Within this material, how many lines have the string "parts" in them? The answer is a number, with nothing added.

◆ STORED ROWS:
# # # #

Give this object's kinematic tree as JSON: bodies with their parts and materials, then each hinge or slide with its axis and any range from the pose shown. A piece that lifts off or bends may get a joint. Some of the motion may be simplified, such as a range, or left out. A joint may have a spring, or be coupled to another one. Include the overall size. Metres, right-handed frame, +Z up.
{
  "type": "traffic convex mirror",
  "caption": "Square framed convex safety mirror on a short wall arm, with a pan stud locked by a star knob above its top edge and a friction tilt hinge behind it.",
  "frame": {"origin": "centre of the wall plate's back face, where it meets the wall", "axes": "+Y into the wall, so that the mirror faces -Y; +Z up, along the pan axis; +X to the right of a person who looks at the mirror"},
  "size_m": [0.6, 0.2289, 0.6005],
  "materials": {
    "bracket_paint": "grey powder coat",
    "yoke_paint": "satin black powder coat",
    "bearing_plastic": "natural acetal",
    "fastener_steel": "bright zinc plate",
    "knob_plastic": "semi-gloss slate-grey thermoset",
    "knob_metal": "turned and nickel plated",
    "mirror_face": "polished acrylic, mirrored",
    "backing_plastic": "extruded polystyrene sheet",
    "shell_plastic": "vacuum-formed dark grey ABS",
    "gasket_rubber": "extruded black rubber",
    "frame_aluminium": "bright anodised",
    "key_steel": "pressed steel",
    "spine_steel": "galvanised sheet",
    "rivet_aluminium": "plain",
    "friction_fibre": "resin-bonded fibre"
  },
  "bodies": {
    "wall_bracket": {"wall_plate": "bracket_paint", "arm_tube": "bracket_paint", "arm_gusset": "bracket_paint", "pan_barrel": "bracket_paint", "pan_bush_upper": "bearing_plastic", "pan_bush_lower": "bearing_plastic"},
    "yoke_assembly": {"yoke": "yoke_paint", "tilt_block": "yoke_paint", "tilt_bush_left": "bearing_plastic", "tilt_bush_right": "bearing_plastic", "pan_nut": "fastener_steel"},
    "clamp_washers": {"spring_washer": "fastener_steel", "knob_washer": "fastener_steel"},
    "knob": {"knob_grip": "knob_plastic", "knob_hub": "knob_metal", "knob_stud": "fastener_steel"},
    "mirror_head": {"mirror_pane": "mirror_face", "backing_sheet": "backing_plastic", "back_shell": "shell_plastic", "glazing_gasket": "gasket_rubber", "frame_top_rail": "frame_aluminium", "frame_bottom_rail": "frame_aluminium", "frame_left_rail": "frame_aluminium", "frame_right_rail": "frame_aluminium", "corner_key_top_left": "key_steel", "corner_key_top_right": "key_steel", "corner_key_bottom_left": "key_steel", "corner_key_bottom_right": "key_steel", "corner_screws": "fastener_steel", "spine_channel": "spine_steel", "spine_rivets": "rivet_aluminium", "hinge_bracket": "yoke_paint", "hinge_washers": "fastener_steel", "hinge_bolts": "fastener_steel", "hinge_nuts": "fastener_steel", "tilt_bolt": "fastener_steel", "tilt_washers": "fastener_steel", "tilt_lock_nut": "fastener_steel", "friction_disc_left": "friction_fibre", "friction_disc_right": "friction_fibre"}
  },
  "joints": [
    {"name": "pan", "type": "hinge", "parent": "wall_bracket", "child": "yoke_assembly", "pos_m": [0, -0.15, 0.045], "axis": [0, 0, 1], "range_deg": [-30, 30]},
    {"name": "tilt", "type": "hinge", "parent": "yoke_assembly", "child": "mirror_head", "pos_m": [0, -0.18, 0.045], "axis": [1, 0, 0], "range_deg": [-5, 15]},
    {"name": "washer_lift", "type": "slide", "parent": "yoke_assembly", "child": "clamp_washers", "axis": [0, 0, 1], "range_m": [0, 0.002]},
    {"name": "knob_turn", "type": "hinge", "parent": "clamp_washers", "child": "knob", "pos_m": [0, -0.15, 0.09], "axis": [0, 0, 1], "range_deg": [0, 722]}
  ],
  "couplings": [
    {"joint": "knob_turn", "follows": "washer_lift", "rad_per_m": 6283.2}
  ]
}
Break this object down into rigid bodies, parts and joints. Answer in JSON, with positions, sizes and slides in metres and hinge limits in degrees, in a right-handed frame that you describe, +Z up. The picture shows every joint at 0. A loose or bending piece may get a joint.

# # # #

◆ OUTPUT OF THE EXERCISE: 2